2The relevant portion of the Evans map of 1755 is reproduced in Gipson, British Empire, IV, facing 188. What “Extent of Country” was WF talking about? If he meant everything north of the Virginia border projected westward, not even a small tract would have remained for the Company. He must therefore have known, it seems to us, that that grandiose scheme of projection had died aborning and that the Lochaber line had been accepted, but must not have known that the latter had been redrawn by Donelson in 1771. Only the Lochaber line, to the east of and roughly parallel to the border of the Walpole grant, left a tract to the Company.

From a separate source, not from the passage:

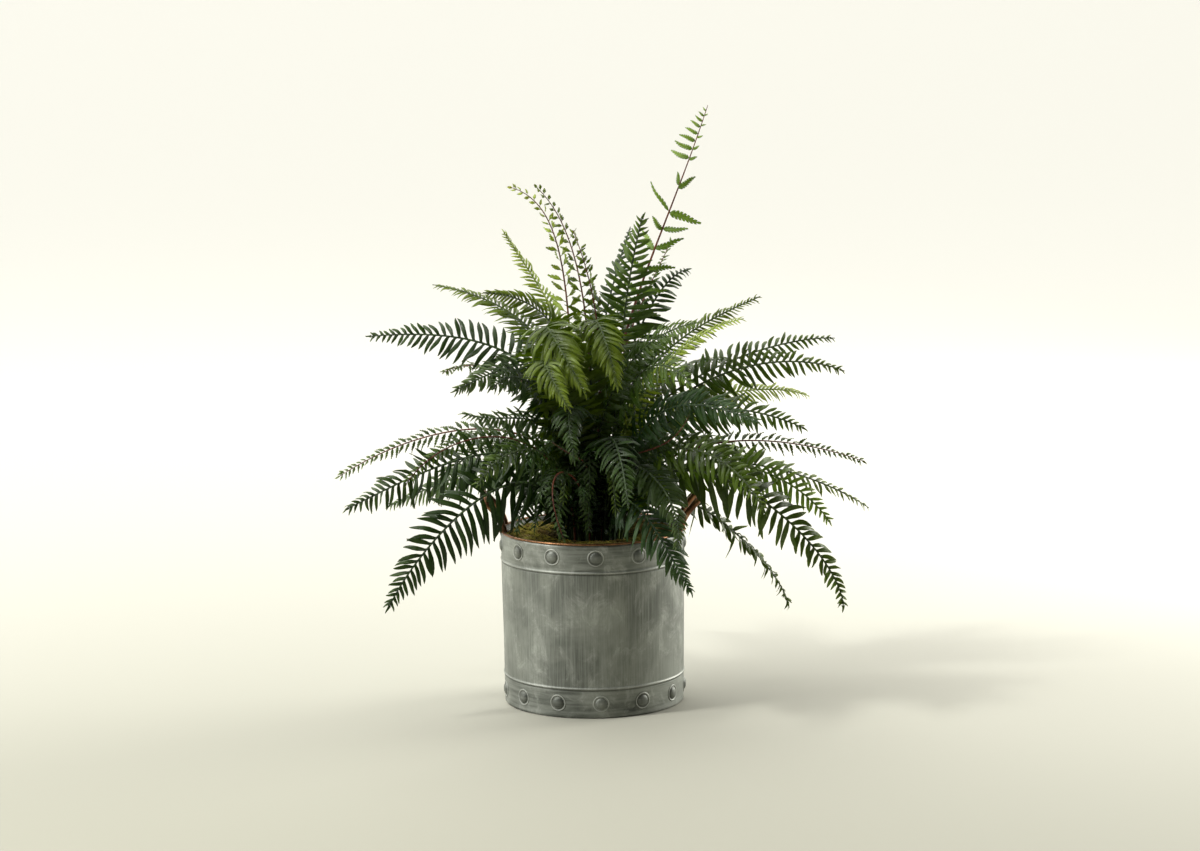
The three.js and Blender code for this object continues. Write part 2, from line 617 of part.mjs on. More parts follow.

3James Tilghman, the father of Washington’s aide-de-camp, was secretary of the Penns’ land office. Robert Lettis Hooper (d. 1797), a future deputy quartermaster general of the Continental army, had been a surveyor in western Pennsylvania for George Croghan and WF. As early as February, 1771, according to Hooper, WF had promised to help him become surveyor general of the new government on the Ohio; later that year the Governor had commissioned him to survey the grant. How much he covered is not clear; he probably surveyed the borders, and certainly concentrated on the panhandle between the Pennsylvania frontier and the Ohio. See James Sullivan et al., eds., The Papers of Sir William Johnson (14 vols., Albany, 1921–65), VII, 1132–3; VIII, 294; Charles H. Hart, ed., “Letters from William Franklin to William Strahan,” PMHB, XXXV (1911), 450; Hooper to WF, [March, 1772,] APS; Bache to BF below, Nov. 3. For the two interpretations of the western Pennsylvania border—whether it ran straight north or reproduced the contours of the Delaware—see above, p. 123 n. The second interpretation would have added considerably to the lands claimed by Virginians and by the Walpole Company.

4For Thomas Hutchins see BF to Galloway above, Feb. 6. The army engineer was in Philadelphia at the end of 1771 and in Pensacola by the following March. See the introduction by Frederick C. Hicks to the reprint of Hutchins’ A Topographical Description of Virginia … (Cleveland, 1904), pp. 19–20.